▶ **EXERCISE AIM**
In the records below, begin at the line containing "build_spindle(spindle_carrier, ground)" and end at the line containing "from contextlib import contextmanager"; quote every line in that span exactly, including both boundary lines, and no others.

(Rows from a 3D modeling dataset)
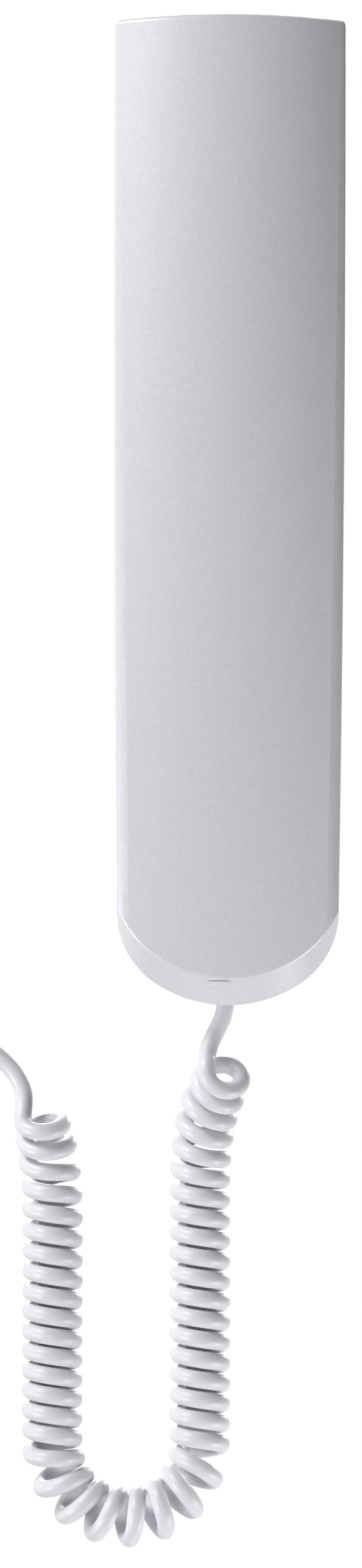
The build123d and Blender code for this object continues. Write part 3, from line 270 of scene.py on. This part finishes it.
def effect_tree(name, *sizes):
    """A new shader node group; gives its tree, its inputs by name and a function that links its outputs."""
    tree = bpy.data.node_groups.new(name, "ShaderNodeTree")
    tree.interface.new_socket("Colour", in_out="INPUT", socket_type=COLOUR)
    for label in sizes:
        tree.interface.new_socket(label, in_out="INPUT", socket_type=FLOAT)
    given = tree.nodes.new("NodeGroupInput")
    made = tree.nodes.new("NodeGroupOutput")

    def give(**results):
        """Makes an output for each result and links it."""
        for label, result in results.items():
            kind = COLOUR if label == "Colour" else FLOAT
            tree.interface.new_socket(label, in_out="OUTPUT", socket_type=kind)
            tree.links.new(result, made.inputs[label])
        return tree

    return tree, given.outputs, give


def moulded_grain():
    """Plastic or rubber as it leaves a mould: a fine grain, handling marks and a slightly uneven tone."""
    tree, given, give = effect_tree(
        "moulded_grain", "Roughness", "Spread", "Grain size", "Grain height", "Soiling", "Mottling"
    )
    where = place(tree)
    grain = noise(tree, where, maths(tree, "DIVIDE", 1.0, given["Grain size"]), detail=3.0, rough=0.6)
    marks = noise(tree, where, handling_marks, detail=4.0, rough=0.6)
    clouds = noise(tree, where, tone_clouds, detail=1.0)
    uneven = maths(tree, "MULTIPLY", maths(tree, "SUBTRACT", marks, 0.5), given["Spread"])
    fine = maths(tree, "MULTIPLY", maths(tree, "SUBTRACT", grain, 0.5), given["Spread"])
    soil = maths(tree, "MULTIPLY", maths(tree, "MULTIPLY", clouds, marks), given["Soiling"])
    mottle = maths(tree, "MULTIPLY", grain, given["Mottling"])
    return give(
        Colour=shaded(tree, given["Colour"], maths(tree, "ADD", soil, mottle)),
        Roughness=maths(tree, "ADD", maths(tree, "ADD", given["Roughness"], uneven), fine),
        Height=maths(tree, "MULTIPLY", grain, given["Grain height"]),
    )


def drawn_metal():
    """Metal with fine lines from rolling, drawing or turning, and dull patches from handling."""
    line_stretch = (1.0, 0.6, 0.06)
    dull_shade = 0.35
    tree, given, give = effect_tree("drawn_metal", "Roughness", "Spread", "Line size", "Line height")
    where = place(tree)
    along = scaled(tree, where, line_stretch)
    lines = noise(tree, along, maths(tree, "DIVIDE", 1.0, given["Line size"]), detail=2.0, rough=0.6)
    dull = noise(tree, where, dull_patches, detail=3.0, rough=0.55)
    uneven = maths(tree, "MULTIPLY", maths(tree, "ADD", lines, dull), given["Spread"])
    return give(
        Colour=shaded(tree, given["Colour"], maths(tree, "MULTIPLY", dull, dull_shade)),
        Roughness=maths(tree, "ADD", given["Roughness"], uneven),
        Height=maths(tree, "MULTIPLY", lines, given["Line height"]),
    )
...
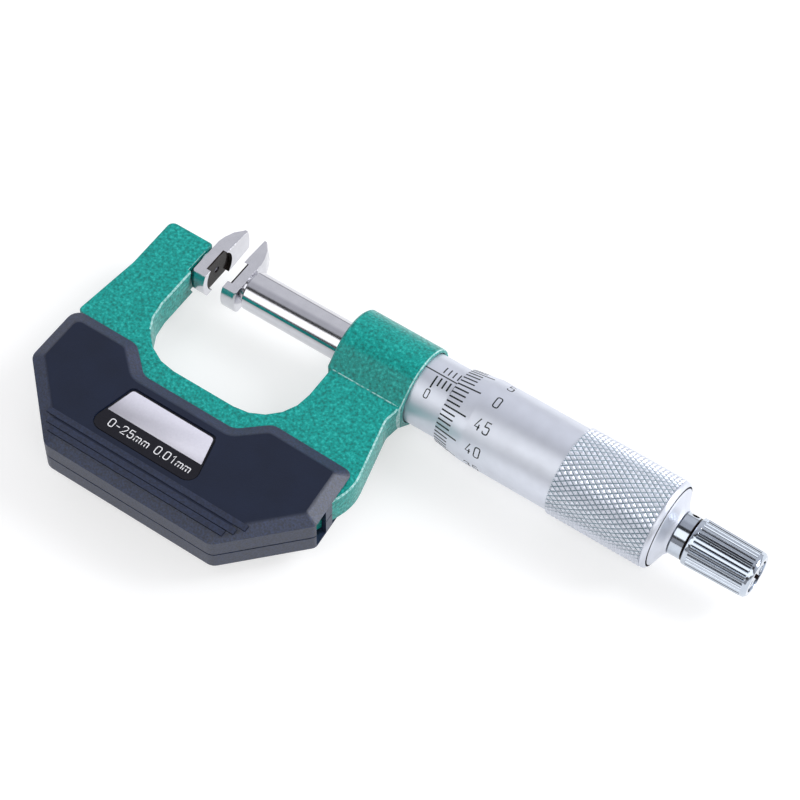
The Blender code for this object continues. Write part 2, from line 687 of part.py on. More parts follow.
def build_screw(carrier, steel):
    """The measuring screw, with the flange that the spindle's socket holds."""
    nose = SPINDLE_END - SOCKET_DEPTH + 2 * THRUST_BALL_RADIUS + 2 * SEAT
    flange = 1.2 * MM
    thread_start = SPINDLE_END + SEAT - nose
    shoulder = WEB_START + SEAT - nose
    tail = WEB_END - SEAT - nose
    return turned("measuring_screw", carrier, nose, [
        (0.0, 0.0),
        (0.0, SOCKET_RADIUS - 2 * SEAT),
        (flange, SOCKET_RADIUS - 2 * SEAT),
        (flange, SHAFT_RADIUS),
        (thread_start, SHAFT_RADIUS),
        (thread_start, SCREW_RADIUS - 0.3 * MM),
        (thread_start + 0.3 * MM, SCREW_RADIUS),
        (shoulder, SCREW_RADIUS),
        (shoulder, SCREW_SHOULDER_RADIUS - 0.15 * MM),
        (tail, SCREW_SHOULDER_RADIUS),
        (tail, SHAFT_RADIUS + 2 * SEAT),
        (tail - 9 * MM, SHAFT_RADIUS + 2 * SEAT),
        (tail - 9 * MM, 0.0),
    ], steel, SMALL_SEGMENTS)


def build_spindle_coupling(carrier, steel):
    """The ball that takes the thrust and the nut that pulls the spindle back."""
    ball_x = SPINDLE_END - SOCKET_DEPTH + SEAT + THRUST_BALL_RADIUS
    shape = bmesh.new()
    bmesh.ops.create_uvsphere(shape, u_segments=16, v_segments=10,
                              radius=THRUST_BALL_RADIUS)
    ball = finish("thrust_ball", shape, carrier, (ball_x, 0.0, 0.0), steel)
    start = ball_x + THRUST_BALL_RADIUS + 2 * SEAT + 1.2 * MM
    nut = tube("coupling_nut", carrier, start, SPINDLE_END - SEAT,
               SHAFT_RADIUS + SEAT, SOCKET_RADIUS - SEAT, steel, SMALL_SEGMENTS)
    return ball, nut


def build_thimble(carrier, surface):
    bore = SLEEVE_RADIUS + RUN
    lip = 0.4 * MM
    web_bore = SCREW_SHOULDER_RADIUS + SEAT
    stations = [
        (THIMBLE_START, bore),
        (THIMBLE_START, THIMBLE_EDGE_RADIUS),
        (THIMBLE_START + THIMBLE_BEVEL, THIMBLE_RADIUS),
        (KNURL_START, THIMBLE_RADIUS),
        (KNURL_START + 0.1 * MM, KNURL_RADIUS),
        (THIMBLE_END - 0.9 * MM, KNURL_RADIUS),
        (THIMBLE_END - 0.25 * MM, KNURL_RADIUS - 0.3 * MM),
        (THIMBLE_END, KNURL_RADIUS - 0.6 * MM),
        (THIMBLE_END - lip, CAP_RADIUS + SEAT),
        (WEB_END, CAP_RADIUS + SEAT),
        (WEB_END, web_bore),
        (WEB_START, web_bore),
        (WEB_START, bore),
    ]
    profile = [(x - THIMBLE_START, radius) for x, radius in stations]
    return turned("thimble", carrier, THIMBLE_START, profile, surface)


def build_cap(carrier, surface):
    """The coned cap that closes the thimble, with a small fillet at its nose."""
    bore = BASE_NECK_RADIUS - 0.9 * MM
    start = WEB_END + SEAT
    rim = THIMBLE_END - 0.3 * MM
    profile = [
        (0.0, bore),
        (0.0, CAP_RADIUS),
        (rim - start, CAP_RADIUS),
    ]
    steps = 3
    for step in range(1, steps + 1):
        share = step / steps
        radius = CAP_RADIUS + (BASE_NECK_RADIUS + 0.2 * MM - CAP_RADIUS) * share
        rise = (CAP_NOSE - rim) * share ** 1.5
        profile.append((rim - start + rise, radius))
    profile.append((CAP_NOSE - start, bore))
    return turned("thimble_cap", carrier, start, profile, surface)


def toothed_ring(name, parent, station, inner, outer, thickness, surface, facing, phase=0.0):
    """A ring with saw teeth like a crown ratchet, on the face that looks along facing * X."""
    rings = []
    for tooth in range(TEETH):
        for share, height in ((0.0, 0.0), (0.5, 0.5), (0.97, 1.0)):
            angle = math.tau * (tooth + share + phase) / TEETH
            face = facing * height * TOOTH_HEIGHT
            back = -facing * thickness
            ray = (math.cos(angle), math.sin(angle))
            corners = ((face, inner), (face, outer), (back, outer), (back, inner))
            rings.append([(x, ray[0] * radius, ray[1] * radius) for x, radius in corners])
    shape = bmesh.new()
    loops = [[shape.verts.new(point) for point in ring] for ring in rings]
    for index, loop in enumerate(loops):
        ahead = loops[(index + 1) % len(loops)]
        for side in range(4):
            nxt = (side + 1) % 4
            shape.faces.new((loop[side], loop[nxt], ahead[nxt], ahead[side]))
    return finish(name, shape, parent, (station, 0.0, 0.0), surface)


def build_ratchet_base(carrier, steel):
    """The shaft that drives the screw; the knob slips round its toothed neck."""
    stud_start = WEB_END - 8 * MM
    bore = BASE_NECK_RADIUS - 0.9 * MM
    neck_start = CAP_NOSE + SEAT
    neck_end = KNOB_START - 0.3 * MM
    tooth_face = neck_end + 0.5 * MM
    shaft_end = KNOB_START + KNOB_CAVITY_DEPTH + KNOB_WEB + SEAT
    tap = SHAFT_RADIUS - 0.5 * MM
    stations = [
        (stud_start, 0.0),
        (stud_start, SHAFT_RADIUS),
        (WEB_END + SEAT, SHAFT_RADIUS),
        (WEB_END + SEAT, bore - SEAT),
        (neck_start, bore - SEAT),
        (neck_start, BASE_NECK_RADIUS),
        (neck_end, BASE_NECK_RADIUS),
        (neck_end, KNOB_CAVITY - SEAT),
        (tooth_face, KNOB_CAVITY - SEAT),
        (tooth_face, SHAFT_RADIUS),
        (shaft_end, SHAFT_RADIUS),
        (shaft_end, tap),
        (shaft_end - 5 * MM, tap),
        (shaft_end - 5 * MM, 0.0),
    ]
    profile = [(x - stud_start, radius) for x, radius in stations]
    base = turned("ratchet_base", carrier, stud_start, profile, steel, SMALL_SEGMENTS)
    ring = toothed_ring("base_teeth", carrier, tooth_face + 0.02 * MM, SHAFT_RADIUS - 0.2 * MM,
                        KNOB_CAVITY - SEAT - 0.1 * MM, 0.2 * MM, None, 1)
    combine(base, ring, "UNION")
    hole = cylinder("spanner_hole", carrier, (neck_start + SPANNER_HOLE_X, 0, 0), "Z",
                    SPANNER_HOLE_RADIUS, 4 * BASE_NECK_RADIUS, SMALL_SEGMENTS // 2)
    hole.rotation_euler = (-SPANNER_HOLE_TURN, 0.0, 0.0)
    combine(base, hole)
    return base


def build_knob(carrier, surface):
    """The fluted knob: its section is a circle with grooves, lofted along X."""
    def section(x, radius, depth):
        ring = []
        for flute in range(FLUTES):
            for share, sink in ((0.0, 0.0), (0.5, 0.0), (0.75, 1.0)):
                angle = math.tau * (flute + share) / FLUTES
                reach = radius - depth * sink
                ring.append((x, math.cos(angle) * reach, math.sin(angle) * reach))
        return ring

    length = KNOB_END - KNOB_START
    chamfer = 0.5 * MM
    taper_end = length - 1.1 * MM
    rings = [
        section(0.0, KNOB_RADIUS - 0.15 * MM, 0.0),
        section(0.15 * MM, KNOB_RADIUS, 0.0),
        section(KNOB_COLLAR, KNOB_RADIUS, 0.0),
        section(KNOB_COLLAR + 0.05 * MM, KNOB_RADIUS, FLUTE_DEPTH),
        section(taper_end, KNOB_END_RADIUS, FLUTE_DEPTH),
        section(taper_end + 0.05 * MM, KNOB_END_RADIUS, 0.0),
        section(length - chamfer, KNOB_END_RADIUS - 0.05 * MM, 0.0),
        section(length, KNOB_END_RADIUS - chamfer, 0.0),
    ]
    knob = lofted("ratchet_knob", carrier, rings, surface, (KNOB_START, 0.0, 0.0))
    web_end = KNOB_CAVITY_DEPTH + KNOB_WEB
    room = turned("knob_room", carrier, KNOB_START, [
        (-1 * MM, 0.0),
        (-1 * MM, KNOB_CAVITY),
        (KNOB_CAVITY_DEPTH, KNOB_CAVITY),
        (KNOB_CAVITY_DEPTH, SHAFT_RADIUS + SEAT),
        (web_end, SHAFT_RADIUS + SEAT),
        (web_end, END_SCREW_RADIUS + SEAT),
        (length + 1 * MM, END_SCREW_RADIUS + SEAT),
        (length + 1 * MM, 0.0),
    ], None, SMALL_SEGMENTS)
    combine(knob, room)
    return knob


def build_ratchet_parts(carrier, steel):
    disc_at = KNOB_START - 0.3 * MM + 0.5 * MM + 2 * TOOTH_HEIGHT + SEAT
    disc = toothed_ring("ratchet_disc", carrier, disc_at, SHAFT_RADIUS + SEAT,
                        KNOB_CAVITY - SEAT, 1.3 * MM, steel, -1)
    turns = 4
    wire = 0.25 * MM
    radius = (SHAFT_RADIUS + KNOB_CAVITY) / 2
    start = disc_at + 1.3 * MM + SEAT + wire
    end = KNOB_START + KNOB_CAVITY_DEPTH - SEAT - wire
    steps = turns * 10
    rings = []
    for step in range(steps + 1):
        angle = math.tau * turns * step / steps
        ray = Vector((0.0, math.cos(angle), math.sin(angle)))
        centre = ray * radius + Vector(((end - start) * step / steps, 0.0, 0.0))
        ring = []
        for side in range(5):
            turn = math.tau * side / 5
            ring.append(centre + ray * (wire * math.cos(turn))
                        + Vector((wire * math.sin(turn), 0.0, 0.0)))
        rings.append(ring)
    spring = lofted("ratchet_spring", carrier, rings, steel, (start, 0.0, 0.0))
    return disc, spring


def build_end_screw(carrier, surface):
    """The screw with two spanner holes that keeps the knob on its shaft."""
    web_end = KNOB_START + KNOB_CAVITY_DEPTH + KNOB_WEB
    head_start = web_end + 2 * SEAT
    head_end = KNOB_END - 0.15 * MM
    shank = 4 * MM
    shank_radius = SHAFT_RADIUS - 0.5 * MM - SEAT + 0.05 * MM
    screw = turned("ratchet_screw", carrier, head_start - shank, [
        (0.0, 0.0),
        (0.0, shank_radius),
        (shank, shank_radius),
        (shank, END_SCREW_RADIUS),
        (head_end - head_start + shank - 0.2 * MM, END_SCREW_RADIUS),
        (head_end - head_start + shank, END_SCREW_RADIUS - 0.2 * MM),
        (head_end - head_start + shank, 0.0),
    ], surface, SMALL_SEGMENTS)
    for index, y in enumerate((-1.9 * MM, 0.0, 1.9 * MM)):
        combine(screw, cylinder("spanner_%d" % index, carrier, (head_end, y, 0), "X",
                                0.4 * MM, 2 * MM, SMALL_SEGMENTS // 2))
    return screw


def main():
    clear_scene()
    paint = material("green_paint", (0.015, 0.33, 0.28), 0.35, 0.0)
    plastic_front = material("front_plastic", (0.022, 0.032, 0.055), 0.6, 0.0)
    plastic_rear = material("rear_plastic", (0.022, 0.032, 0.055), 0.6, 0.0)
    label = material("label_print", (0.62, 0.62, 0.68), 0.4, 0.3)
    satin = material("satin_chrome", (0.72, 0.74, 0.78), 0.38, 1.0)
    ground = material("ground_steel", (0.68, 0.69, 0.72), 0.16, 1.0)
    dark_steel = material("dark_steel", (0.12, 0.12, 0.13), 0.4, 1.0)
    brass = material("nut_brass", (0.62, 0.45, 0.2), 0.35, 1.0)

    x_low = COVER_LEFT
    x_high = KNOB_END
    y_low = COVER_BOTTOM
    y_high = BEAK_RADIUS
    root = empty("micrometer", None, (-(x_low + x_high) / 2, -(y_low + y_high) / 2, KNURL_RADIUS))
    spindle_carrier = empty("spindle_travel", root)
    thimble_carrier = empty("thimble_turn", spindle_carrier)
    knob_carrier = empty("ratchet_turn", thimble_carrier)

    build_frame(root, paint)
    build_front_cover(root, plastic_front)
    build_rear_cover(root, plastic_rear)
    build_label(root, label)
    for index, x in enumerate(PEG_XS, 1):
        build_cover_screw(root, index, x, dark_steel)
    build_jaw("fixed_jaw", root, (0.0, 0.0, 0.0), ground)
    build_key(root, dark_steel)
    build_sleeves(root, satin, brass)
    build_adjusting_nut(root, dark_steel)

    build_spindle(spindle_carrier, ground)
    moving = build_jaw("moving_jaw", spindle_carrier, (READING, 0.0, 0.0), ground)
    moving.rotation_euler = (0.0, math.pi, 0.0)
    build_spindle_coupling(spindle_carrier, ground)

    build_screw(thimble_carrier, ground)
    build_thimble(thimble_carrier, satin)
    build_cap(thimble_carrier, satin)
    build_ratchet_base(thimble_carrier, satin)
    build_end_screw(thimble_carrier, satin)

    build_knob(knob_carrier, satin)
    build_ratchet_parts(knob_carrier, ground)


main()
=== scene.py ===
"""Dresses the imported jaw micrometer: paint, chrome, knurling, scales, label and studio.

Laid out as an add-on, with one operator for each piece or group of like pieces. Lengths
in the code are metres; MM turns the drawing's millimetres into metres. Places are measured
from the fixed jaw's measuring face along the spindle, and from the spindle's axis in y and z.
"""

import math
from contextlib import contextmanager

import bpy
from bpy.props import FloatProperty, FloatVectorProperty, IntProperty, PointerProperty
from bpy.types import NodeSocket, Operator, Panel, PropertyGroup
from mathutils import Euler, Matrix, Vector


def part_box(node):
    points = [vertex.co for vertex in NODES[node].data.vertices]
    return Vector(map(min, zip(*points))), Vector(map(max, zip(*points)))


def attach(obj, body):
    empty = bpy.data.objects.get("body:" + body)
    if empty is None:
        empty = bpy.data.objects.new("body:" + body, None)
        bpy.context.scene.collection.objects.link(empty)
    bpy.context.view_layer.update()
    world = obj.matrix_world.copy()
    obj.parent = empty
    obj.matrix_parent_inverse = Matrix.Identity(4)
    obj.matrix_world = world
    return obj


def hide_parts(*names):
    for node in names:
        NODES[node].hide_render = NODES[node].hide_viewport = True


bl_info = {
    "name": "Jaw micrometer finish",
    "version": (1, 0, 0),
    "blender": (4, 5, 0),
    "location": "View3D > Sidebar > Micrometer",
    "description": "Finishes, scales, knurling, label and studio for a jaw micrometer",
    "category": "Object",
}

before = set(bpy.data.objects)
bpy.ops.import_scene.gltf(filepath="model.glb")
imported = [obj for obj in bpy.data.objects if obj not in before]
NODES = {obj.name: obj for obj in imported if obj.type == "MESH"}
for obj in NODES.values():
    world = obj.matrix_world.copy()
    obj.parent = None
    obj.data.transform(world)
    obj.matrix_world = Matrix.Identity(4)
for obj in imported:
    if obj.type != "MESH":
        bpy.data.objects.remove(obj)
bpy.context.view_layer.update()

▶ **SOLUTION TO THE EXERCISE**
    build_spindle(spindle_carrier, ground)
    moving = build_jaw("moving_jaw", spindle_carrier, (READING, 0.0, 0.0), ground)
    moving.rotation_euler = (0.0, math.pi, 0.0)
    build_spindle_coupling(spindle_carrier, ground)

    build_screw(thimble_carrier, ground)
    build_thimble(thimble_carrier, satin)
    build_cap(thimble_carrier, satin)
    build_ratchet_base(thimble_carrier, satin)
    build_end_screw(thimble_carrier, satin)

    build_knob(knob_carrier, satin)
    build_ratchet_parts(knob_carrier, ground)


main()
=== scene.py ===
"""Dresses the imported jaw micrometer: paint, chrome, knurling, scales, label and studio.

Laid out as an add-on, with one operator for each piece or group of like pieces. Lengths
in the code are metres; MM turns the drawing's millimetres into metres. Places are measured
from the fixed jaw's measuring face along the spindle, and from the spindle's axis in y and z.
"""

import math
from contextlib import contextmanager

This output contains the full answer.